Over the past two years, our pantry has certainly changed a bit. I’ve learned about the importance of whole foods, and been slowly weaning us off of processed stuff. We are still definitely a work in progress, but the Lord has been great at bringing resources and blog posts to me at just the right time.
Here are five simple changes we made. Five processed things I used to buy that I no longer do. Also included are the things I replaced them with–that was the really important part for me to learn about.
1. Chicken Bouillon Cubes
I used to use these all the time! Do you know how much junk is in these? Buying the high quality ones weren’t really in the budget, so I needed another solution.
I learned how to make flavorful chicken broth from the chicken carcass. Now I have chicken broth in the fridge or freezer, and use that. It’s way better for us and cheaper (since I’m using the bones on the chickens we raise). Storage isn’t as convenient, but we have the freezer space, so it works out.
In a week, I typically use the crock-pot to cook a chicken. Since I use water with this method, I get an initial batch of broth. Then, I strip the meat off the bones, add water and some seasoning, and let it go all night in the crock-pot. I usually get a half-gallon. I strain the broth, put it in a jar in the fridge to cool, and repeat the process. This time, I add a small splash of Apple Cider Vinegar to the bone/water/seasoning mix. It cooks all day, and I usually just set the crock in the fridge to cool. That’s another 1/2 gallon. One chicken. At least one gallon of stock. Pretty amazing!
This website has some great information about bone broth. When I have it simmering all night, I love to pour a fresh mug of it in the morning. Add a bit of salt and garlic powder, and it’s a tasty way to start a cold winter day! Just the nourishment my body needs to get going on chores.
2. Cream Soups
I used to always have these on hand. Typically cream of mushroom, though celery and chicken were in my pantry occasionally. Now I make my own. I don’t store the finished soup in my pantry though. It stays in the fridge. It’s super easy to make. Check out more details in this post of mine.
Um…embarrassed to say, but we used to go through a gallon of Kool-Aid a day. And that was with a family of six (5 eating) instead of eight (7 eating). How gross is that? And do you know how much sugar we drank? 2 cups with every gallon, every day. We were going through a 25 pound bag a month. Easily.
The dental decay on my young children caused me to take a long, hard look at our habits. Too much sugar. Too many sweet drinks. Had to go! I stopped buying the Kool-Aid.

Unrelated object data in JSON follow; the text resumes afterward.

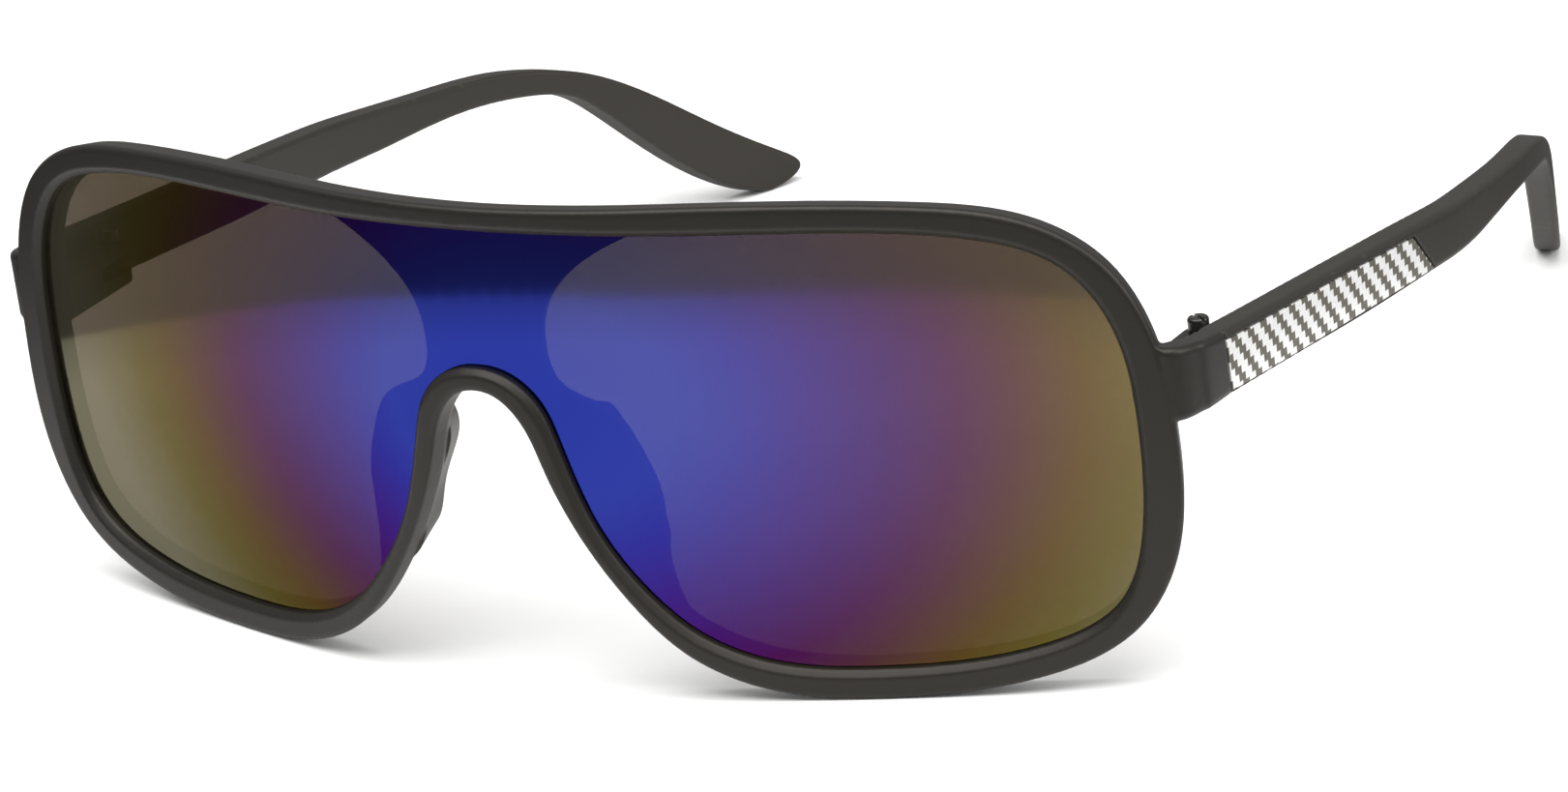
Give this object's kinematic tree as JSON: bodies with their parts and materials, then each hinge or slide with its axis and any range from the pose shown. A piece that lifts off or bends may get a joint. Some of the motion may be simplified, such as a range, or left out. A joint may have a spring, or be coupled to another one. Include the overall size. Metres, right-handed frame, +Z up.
{
  "type": "shield sunglasses",
  "caption": "Full-rim shield sunglasses with a one-piece mirrored lens, moulded nose pads and folding temples with patterned side plates.",
  "frame": {"origin": "middle of the footprint of the open glasses, at table level", "axes": "+X to the wearer's left, +Y back along the temples, +Z up"},
  "size_m": [0.1492, 0.1456, 0.0548],
  "materials": {
    "frame_plastic": "matte black moulded plastic",
    "temple_plastic": "matte black moulded plastic",
    "lens": "mirror-coated tinted polycarbonate, blue to bronze",
    "inlay_print": "woven-look print, dark grey and silver",
    "screw_steel": "blackened steel"
  },
  "bodies": {
    "front": {"front_frame": "frame_plastic", "shield_lens": "lens", "left_hinge_screw": "screw_steel", "right_hinge_screw": "screw_steel"},
    "left_temple": {"left_temple": "temple_plastic", "left_inlay": "inlay_print"},
    "right_temple": {"right_temple": "temple_plastic", "right_inlay": "inlay_print"}
  },
  "joints": [
    {"name": "left_temple_hinge", "type": "hinge", "parent": "front", "child": "left_temple", "pos_m": [0.069, -0.04068, 0.0315], "axis": [0, 0, 1], "range_deg": [0, 86]},
    {"name": "right_temple_hinge", "type": "hinge", "parent": "front", "child": "right_temple", "pos_m": [-0.069, -0.04068, 0.0315], "axis": [0, 0, -1], "range_deg": [0, 78]}
  ]
}
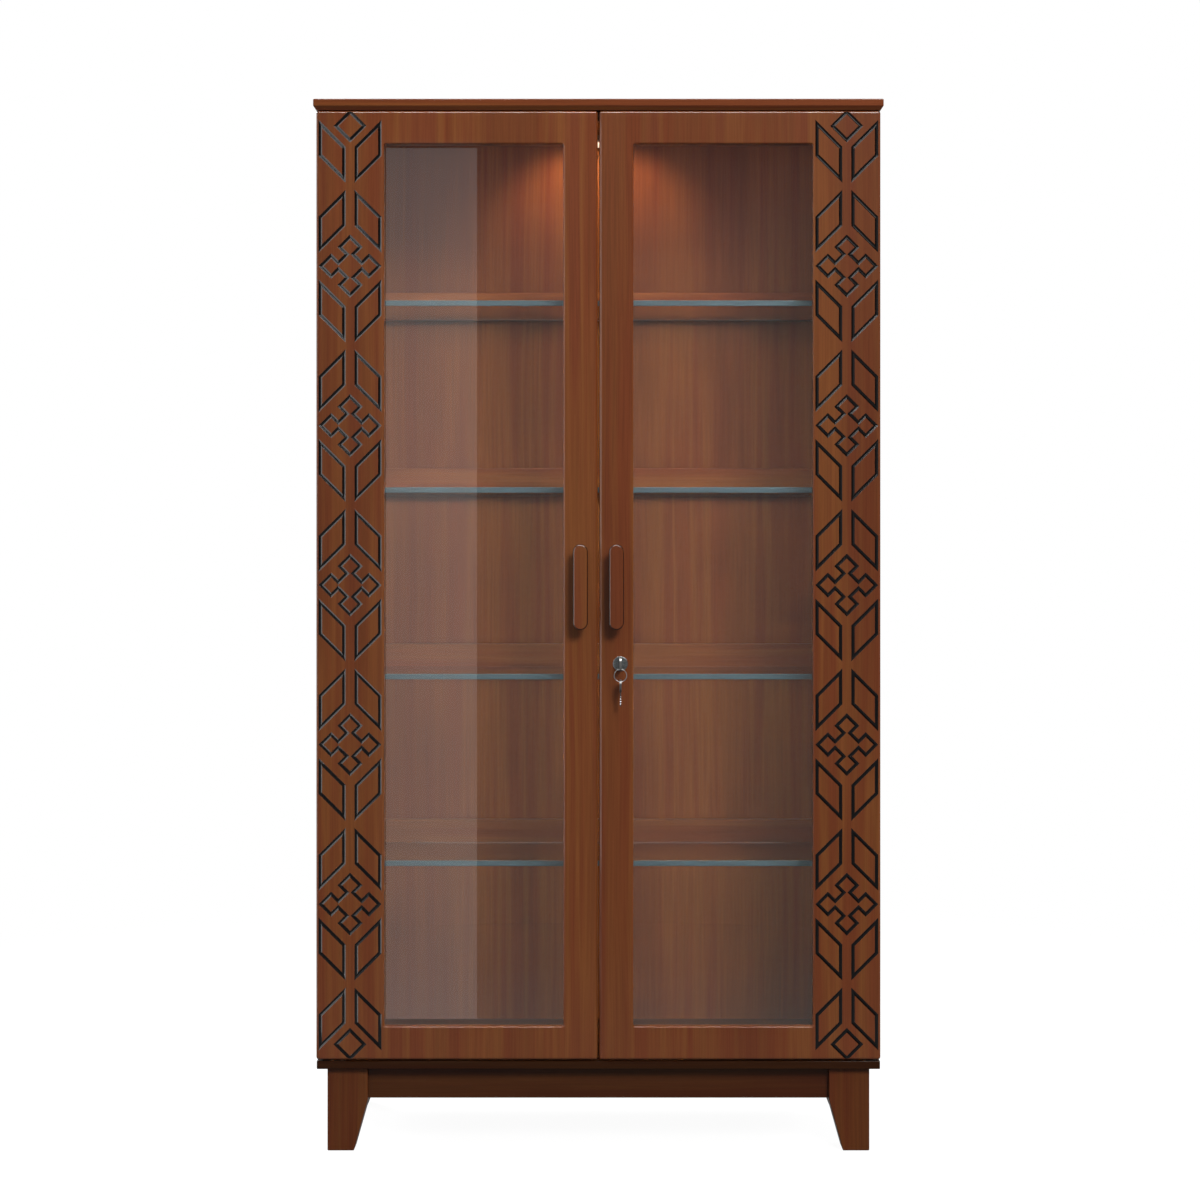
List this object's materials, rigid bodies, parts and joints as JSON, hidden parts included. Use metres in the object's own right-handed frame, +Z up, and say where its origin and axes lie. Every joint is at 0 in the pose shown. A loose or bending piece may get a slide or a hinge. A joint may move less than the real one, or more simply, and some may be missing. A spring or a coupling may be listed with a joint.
{
  "type": "book cabinet",
  "caption": "Tall book cabinet with carved and glazed double doors, glass shelves, bar handles, a key lock, a light under the top board and tapered legs.",
  "frame": {"origin": "on the floor, under the middle of the cabinet's box, handles included", "axes": "+Z up, the doors face -Y, +X to the right when facing the doors"},
  "size_m": [1.01, 0.433, 1.868],
  "materials": {
    "door_wood": "satin lacquer, vertical grain",
    "carcass_wood": "satin lacquer",
    "base_wood": "satin lacquer, darker",
    "plain_wood": "unfinished beech",
    "clear_glass": "clear float glass",
    "steel": "zinc plated",
    "lock_steel": "dark nickel",
    "bush_plastic": "self-lubricating nylon",
    "catch_plastic": "brown moulded",
    "light_metal": "satin",
    "light_lens": "frosted"
  },
  "bodies": {
    "carcass": {"apron_cleats": "plain_wood", "back_panel": "carcass_wood", "back_rail_1": "carcass_wood", "back_rail_2": "carcass_wood", "back_rail_3": "carcass_wood", "back_rail_4": "carcass_wood", "bottom_board": "base_wood", "cleat_screws": "steel", "dowels": "plain_wood", "front_apron": "base_wood", "front_left_leg": "base_wood", "front_right_leg": "base_wood", "glass_shelf_1": "clear_glass", "glass_shelf_2": "clear_glass", "glass_shelf_3": "clear_glass", "glass_shelf_4": "clear_glass", "left_apron": "base_wood", "left_side_panel": "carcass_wood", "light_housing": "light_metal", "light_lens": "light_lens", "magnetic_catch": "catch_plastic", "pivot_plates": "steel", "plate_screws": "steel", "rear_apron": "base_wood", "rear_left_leg": "base_wood", "rear_right_leg": "base_wood", "right_apron": "base_wood", "right_side_panel": "carcass_wood", "shelf_pins": "steel", "top_board": "carcass_wood"},
    "left_door": {"left_bottom_rail": "door_wood", "left_catch_strike": "steel", "left_door_glass": "clear_glass", "left_glass_beads": "door_wood", "left_handle": "door_wood", "left_handle_screws": "steel", "left_inner_stile": "door_wood", "left_outer_stile": "door_wood", "left_pivot_bushes": "bush_plastic", "left_top_rail": "door_wood", "lock_keeper": "steel", "bolt_case": "steel"},
    "right_door": {"right_bottom_rail": "door_wood", "right_catch_strike": "steel", "right_door_glass": "clear_glass", "right_glass_beads": "door_wood", "right_handle": "door_wood", "right_handle_screws": "steel", "right_inner_stile": "door_wood", "right_outer_stile": "door_wood", "right_pivot_bushes": "bush_plastic", "right_top_rail": "door_wood", "lock_body": "lock_steel", "lock_nut": "steel"},
    "door_bolt": {"bolt": "steel"},
    "lock_core": {"lock_plug": "lock_steel", "lock_cam": "steel"},
    "inserted_key": {"key": "lock_steel"},
    "ring": {"key_ring": "lock_steel"},
    "hanging_key": {"spare_key": "lock_steel"}
  },
  "joints": [
    {"name": "left_door_swing", "type": "hinge", "parent": "carcass", "child": "left_door", "pos_m": [-0.492, -0.1715, 0.163], "axis": [0, 0, 1], "range_deg": [-105, 0]},
    {"name": "right_door_swing", "type": "hinge", "parent": "carcass", "child": "right_door", "pos_m": [0.492, -0.1715, 0.163], "axis": [0, 0, 1], "range_deg": [0, 105]},
    {"name": "door_bolt_slide", "type": "slide", "parent": "left_door", "child": "door_bolt", "axis": [0, 0, -1], "range_m": [0, 0.012]},
    {"name": "lock_turn", "type": "hinge", "parent": "right_door", "child": "lock_core", "pos_m": [0.039, -0.1835, 0.868], "axis": [0, 1, 0], "range_deg": [0, 90]},
    {"name": "key_withdraw", "type": "slide", "parent": "lock_core", "child": "inserted_key", "axis": [0, -1, 0], "range_m": [0, 0.03]},
    {"name": "key_ring_swing", "type": "hinge", "parent": "inserted_key", "child": "ring", "pos_m": [0.039, -0.2045, 0.85925], "axis": [1, 0, 0], "range_deg": [-60, 8]},
    {"name": "spare_key_swing", "type": "hinge", "parent": "ring", "child": "hanging_key", "pos_m": [0.039, -0.2045, 0.83725], "axis": [1, 0, 0], "range_deg": [-60, 8]}
  ]
}
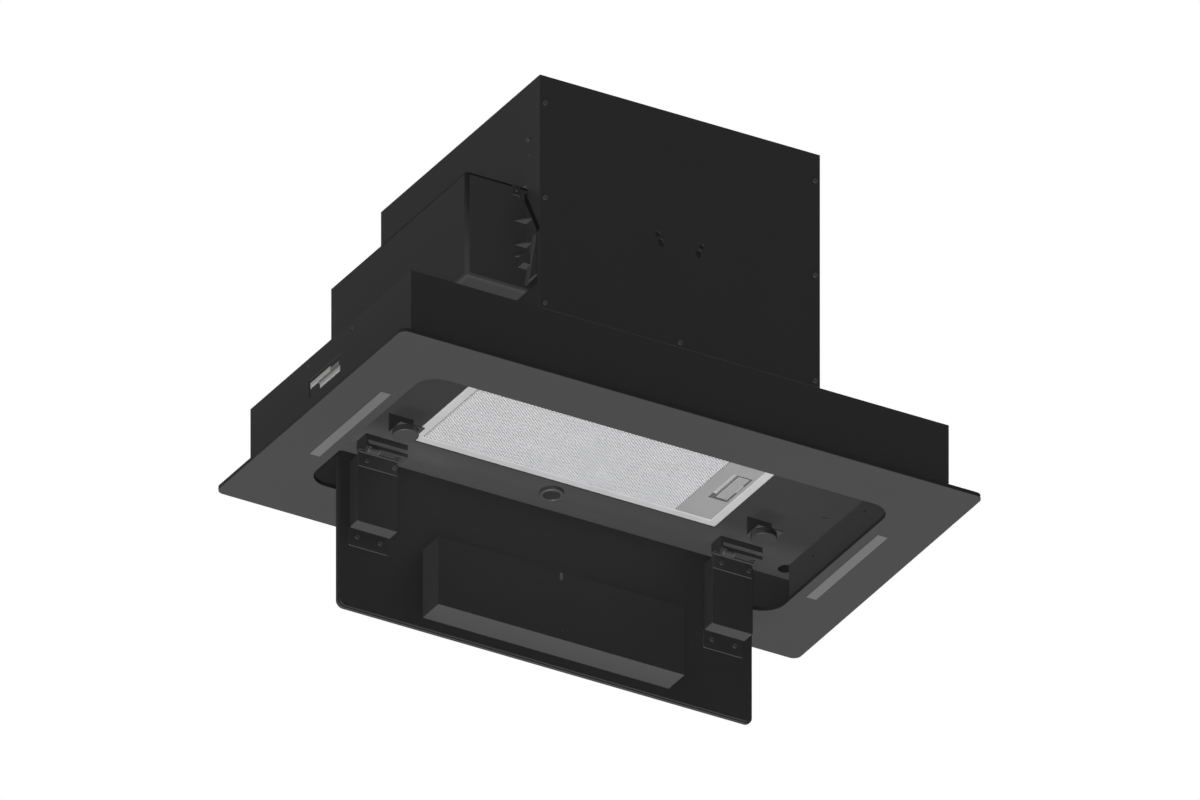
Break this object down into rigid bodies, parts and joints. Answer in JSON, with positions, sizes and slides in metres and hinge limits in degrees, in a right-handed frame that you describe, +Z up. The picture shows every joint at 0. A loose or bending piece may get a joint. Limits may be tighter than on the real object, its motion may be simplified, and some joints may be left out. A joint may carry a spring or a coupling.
{
  "type": "range hood insert",
  "caption": "Built-in range hood insert: wide cover plate, low box with grease filter and hanging flap, tall motor box with side blower casing and round duct collar.",
  "frame": {"origin": "centre of the cover plate's top face, in the plane that seats under the cabinet", "axes": "+X to the right along the wide side, +Y to the rear where the flap hangs, +Z up to the duct"},
  "size_m": [0.702, 0.391, 0.563],
  "materials": {
    "plate_coat": "fine matt powder coat, dark grey",
    "lens": "frosted diffuser, satin",
    "lamp_board": "white solder mask",
    "channel": "extruded, natural",
    "box_steel": "black coated steel, matt",
    "pan_coat": "dark grey coated steel, matt",
    "casing_plastic": "black moulded, fine texture",
    "fan_plastic": "black moulded",
    "motor_steel": "grey coated",
    "bright_steel": "ground",
    "foot_rubber": "matt",
    "zinc_sheet": "zinc coated, spangled",
    "box_plastic": "black moulded",
    "circuit_board": "green solder mask",
    "white_plastic": "white moulded",
    "filter_aluminium": "rolled, satin",
    "filter_net": "expanded mesh",
    "handle_plastic": "grey, satin",
    "latch_plastic": "grey, ribbed",
    "bezel_plastic": "dark grey, satin",
    "button_plastic": "black, satin",
    "bracket_steel": "black coated, folded sheet",
    "magnet_cap": "dark grey, satin",
    "hinge_plastic": "black moulded",
    "flap_coat": "dark grey powder coat, matt",
    "liner_coat": "black coated steel, matt",
    "dark_screw": "black zinc"
  },
  "bodies": {
    "hood": {"cover_plate": "plate_coat", "led_lens_left": "lens", "led_lens_right": "lens", "led_board_left": "lamp_board", "led_board_right": "lamp_board", "led_housing_left": "channel", "led_housing_right": "channel", "lower_box": "box_steel", "inner_pan": "pan_coat", "upper_front_panel": "box_steel", "upper_left_panel": "box_steel", "upper_right_panel": "box_steel", "upper_rear_panel": "box_steel", "upper_top_panel": "box_steel", "blower_base": "casing_plastic", "blower_scroll": "casing_plastic", "blower_lid": "casing_plastic", "motor": "motor_steel", "motor_mounts": "foot_rubber", "outlet_duct": "zinc_sheet", "outlet_collar": "zinc_sheet", "damper_pin": "bright_steel", "control_box": "box_plastic", "control_board": "circuit_board", "connectors": "white_plastic", "cable_gland": "box_plastic", "button_bezel": "bezel_plastic", "switch_body": "box_plastic", "catch_bracket_left": "bracket_steel", "catch_bracket_right": "bracket_steel", "catch_disc_left": "magnet_cap", "catch_disc_right": "magnet_cap", "hinge_bracket_left": "bracket_steel", "hinge_bracket_right": "bracket_steel", "hinge_pin_left": "bright_steel", "hinge_pin_right": "bright_steel", "box_screws": "dark_screw", "hinge_screws": "dark_screw", "pan_screws": "dark_screw", "earth_screw": "dark_screw"},
    "flap": {"flap_panel": "flap_coat", "flap_liner": "liner_coat", "flap_baffle": "liner_coat", "hinge_leaf_left": "bracket_steel", "hinge_leaf_right": "bracket_steel", "hinge_block_left": "hinge_plastic", "hinge_block_right": "hinge_plastic", "leaf_screws": "dark_screw"},
    "filter": {"filter_frame": "filter_aluminium", "filter_mesh": "filter_net", "filter_handle": "handle_plastic"},
    "latch": {"filter_latch": "latch_plastic"},
    "button": {"push_button": "button_plastic"},
    "fan": {"impeller": "fan_plastic", "motor_shaft": "bright_steel"},
    "left_damper": {"damper_left": "fan_plastic"},
    "right_damper": {"damper_right": "fan_plastic"}
  },
  "joints": [
    {"name": "flap_hinge", "type": "hinge", "parent": "hood", "child": "flap", "pos_m": [0, 0.086, 0.0275], "axis": [1, 0, 0], "range_deg": [-90, 0]},
    {"name": "filter_swing", "type": "hinge", "parent": "hood", "child": "filter", "pos_m": [-0.1845, -0.0005, 0.0495], "axis": [0, 1, 0], "range_deg": [0, 60]},
    {"name": "latch_slide", "type": "slide", "parent": "filter", "child": "latch", "axis": [1, 0, 0], "range_m": [-0.006, 0.0018], "stiffness_N_per_m": 120},
    {"name": "button_press", "type": "slide", "parent": "hood", "child": "button", "axis": [0, 0, 1], "range_m": [0, 0.0025], "stiffness_N_per_m": 300},
    {"name": "fan_spin", "type": "hinge", "parent": "hood", "child": "fan", "pos_m": [-0.075, 0.006, 0.15], "axis": [0, 0, 1], "continuous": true},
    {"name": "damper_left_swing", "type": "hinge", "parent": "hood", "child": "left_damper", "pos_m": [0.072, 0.006, 0.386], "axis": [0, 1, 0], "range_deg": [0, 75]},
    {"name": "damper_right_swing", "type": "hinge", "parent": "hood", "child": "right_damper", "pos_m": [0.072, 0.006, 0.386], "axis": [0, -1, 0], "range_deg": [0, 75]}
  ]
}
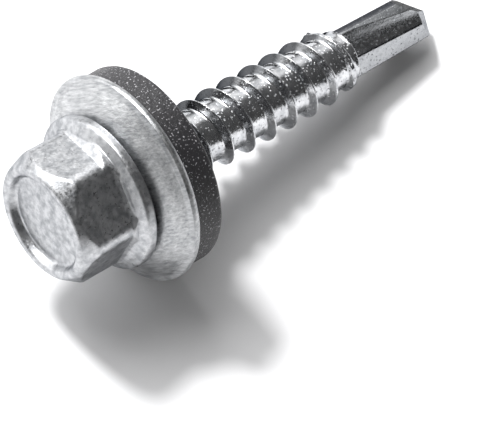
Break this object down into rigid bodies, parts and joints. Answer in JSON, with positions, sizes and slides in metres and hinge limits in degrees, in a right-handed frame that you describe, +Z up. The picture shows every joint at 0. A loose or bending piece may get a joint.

But, weaning off of the sugary drinks didn’t happen overnight. Instead, I began offering raw milk (chocolate style) and homemade lemonade. Both of these instantly reduced the amount of sugar (only 1 cup for a gallon instead of 2 cups) and were still seen as sweet, delicious choices.
I also began increasing the amount of not sugary drinks (water, raw milk, yogurt smoothies, hot chocolate made with a little honey, etc.) until we reached a place I was happy with. Now I usually reserve the lemonade for the weekends when Bryan is home to enjoy it with us. During this cold winter, we drink hot chocolate almost every morning. We have smoothies with lunch or dinner occasionally. Chocolate milk is an occasional treat. And my children (and I) now drink a lot more water. Way better for us.
4. Refined Sugar
White, refined sugar is not a really good choice when it comes to eating. We used to go through at least 25 pounds a month. Now? I’ve learned to enjoy the taste of unrefined sugar. It’s a bit different, but in a good way.
Now I know that it’s still sugar. Which is why we cut back. We now go through about 15 pounds a month. We added two people and cut down on 10 pounds–way less individual consumption!
I made this change when Sydney was a baby. She is the first of my kids to not have cavities by the age of 2. I’ll stick with unrefined.
When I was first going this route, I bought organic sugar at Costco. But, it was pretty expensive. Now? I buy an unrefined, non-GMO option from Wal-Mart. At about $4.50 for 8 pounds, it’s a really reasonable option. Costco was $11 for 10 pounds. A difference that definitely affects the grocery budget.
5. Canola Oil
I used to think I was making a healthy choice by choosing canola oil. The modern food industry certainly does a good job promoting this reasoning. But…after doing some digging of my own, I learned how dangerous it can be. The book Nourishing Traditions helped me to see how healthy real fats can be.
I now buy butter. And coconut oil. And olive oil. Eventually I’d love to buy palm shortening to use for frying, but I haven’t found it yet at a store I already go to. I don’t like running all over town for new ingredients, and I haven’t yet started grocery shopping online.
Lard is another good fat. I rendered some in the crock-pot the last time we butchered pigs. It sure made a great pie crust! Be careful about buying lard though. If it’s on a shelf, it’s probably hydrogenated.
These fats nourish our body. They help us to digest food. And they taste great! Bring on the butter!!!
For more information on the benefits of eating real fats, check out this post.
There are other changes I’ve made, but these have been five easy steps in eating more real foods. Have your shopping habits changed as well?